On our last day we went to a restaurant late in the afternoon. We sat at the bar awaiting our table. However, we never sat at the table, the bar was too interesting. There was a young man and woman bartenders. We were, I think in Jupiter. I guess our red sun burnt faces gave us away that we were not from Florida. Or, maybe it was my Italian New Jersey accent but they asked where we were from. We told them from Northern Bergen County, New Jersey looking at Florida real estate.
They both chime in together and said they were involved in Florida real estate and between them they were contract purchasers for 15 new pre-construction condos. They put up small deposits on each, and they were waiting for the condos to be almost finished so they could flip them for a huge profit. This was sell signal number 2.

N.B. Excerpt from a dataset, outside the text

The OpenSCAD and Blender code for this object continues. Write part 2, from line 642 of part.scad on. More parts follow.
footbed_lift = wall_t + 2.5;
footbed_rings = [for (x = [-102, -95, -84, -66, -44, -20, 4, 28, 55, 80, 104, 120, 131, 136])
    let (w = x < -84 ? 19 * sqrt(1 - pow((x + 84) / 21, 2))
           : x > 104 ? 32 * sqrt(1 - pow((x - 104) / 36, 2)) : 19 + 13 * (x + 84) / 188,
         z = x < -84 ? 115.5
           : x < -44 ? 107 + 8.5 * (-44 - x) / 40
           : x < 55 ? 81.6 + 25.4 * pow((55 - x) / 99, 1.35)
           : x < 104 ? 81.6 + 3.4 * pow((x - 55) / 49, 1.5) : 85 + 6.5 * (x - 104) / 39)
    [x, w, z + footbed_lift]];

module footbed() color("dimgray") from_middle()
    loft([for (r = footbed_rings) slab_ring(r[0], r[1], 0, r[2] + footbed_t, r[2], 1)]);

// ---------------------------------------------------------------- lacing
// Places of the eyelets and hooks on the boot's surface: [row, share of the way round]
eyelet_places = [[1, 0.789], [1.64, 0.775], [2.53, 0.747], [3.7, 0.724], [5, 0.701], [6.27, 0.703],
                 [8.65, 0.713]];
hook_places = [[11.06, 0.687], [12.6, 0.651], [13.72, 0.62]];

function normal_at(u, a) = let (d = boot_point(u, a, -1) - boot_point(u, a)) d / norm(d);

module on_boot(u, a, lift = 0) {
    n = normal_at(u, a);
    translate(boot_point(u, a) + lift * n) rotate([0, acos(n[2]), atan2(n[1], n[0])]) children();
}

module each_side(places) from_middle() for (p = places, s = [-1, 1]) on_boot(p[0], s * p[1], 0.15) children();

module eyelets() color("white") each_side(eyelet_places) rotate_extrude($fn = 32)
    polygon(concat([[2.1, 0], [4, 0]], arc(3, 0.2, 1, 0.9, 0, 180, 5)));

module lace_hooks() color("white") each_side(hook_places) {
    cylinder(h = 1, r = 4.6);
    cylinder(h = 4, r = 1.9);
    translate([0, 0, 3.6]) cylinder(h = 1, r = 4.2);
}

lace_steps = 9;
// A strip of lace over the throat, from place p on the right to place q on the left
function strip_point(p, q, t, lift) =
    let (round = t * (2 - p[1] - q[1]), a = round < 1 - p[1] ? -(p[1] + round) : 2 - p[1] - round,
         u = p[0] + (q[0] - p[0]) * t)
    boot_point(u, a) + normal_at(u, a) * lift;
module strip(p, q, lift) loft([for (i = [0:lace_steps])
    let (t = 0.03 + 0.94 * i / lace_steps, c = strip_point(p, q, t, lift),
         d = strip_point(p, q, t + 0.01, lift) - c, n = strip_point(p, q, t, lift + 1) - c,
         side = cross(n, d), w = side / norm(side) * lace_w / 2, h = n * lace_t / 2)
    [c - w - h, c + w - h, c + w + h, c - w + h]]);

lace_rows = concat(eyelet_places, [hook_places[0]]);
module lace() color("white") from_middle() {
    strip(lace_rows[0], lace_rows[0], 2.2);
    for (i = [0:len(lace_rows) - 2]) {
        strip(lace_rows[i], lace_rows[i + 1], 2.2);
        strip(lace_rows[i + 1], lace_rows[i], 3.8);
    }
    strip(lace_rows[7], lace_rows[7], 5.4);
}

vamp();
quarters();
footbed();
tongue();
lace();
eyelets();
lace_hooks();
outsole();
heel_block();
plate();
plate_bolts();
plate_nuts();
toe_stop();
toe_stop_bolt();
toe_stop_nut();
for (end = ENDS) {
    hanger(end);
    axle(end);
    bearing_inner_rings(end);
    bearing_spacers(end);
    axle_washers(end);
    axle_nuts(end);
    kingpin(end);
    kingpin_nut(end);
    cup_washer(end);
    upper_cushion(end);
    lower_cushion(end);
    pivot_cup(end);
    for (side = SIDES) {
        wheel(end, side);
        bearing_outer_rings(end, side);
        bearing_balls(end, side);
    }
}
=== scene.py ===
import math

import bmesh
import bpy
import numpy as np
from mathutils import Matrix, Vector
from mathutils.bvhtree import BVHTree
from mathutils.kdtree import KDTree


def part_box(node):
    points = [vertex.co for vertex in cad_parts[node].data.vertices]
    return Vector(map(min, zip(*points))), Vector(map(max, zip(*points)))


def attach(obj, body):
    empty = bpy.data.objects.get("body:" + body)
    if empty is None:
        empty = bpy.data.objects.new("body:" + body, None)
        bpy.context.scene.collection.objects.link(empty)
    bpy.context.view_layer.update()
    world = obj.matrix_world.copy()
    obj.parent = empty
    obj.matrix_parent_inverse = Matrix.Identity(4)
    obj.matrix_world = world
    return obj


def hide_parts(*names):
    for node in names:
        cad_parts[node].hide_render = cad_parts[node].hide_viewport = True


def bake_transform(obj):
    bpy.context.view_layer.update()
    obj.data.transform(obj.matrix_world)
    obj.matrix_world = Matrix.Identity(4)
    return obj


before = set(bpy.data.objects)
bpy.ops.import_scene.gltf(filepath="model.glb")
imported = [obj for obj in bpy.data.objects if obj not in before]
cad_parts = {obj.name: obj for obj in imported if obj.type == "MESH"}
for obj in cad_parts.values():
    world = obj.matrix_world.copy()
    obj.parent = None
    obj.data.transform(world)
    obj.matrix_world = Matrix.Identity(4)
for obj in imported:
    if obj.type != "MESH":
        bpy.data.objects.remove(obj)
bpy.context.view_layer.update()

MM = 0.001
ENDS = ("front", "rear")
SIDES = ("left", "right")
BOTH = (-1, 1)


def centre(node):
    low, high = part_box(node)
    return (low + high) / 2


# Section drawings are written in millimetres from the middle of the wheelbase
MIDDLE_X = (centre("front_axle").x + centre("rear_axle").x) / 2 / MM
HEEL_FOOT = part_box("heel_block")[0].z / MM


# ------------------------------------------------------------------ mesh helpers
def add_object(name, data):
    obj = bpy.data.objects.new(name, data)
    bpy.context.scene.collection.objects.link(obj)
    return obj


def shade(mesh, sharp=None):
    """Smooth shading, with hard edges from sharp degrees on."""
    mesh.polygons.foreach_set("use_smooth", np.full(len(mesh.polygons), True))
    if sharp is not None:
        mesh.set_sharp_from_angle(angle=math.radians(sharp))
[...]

There was no way that all these people were going to make this much money in a market that had already moved so much. You see the builders could not build very fast, between all the hurricane construction repairs and the building boom there was too much demand for the building trades and material. We saw a project of 1000 condos that were pre-sold by the builder in the 180-200k range. They were just big 5 story concrete buildings empty, under construction. We went into the sale office and people who bought them from the first purchasers for 300k or so were selling them for 500-650k on a third flip. No one lived there, and wouldn’t for some time, there was a lot of work to do and it was happening on all the units at once. This was the best for the builders cost to build. You see he sold out at 180-200k and the only additional money he may make was in the sales office crews handling all the flips for the purchasers. He had to maximize his profits because he sold out in four hours all 1000 units about two years earlier. It took a while for the builder to get going and construction prices were rising quickly again due to the hurricanes and the building boom.
You know it looked to us that all the units were for sale or nearly all of them. One flip early on, back in late 2003 early 2004 was ok. Two flips, I don’t think so. And at over 200 per cent higher then what the builder sold out at! Sell signal number three.
You see I suspected that many of these purchasers in this chain were not capable of closing when the time came, and many would fall thru and total disarray would occur. You have to believe me I came home from Florida in a panic. This was lunacy, and I had to pre-sell all I could before Florida’s big problem would come to affect us in Northern Bergen.
I called an old friend and client. He is a very prosperous developer property owner maybe a billionaire by now. I did business with him back from 1989 to about 1993. He bought up a lot of retail land to build shopping centers and a lot of existing centers. He inherited about $30,000,000 or more and was loaded for bear. He was on a mission to buy good properties cheap in the bad S&L market. I put together every hot deal I could. CVS stores to build, strip malls, even properties in Manhattan N.Y.. He was however very conservative and protective of his capital. He liked in town based shopping centers, food anchors and basic commercial properties. He owned a lot of apartments that he inherited and he managed. He never believed in selling any property so he kept them all. We did one 5 lot development together and it wasn’t his cup of tea. He didn’t like the sales risk, and only liked rental property returns.
Well, he was no longer conservative or anti residential. He was building high rises in Miami and large town house residential projects in Las Vegas. I could of died. The market took away his philosophy. Sell signal number four. We use to talk about how he or his siblings didn’t have the money during the 80′s real estate boom because they were disagreements over the estate. This kept his money intact and did not get hurt in the Savings and Loan crisis. I wish him well and hope he is not getting hurt now.
I guess it was "location, location, location", which kept us wanting the property facing Drew B’s house. Our offer on the Palm Beach Shores property went south fast. By the time our broker got to the cousins group there was a Dolphin contracting 6 blocks which ended with the cousins. They bid a million dollars more then us. They figured the more they contracted the more they could pay and the more someone would pay them for the contract. I guess that’s like when you go to the butcher and buy a one steak, it is $10.00 per pound but, if you buy the whole side of beef you pay $15.00 per pound for steak. I guess bigger is just better or isn’t it? Sell Signal Number 5.
By the way that deal never closed. Surprise!
So after 3 years of good time, everyone believes things are great, you have to hurry or you won’t get the deal, pay what ever price someone cares to ask, things are going to go up, up, up, and everyone is going to get rich. Sell Sell Sell !!!!!
So after 3 years,(February 2005 top) thing have been going bad and prices are dropping, everyone what’s to pay less and less, everyone feels they should wait, that prices will go lower, people are fearful and afraid of buying . Sellers should accept any terms buyers offer. What do you think you should do?
So when do you think the real estate market will bottom?????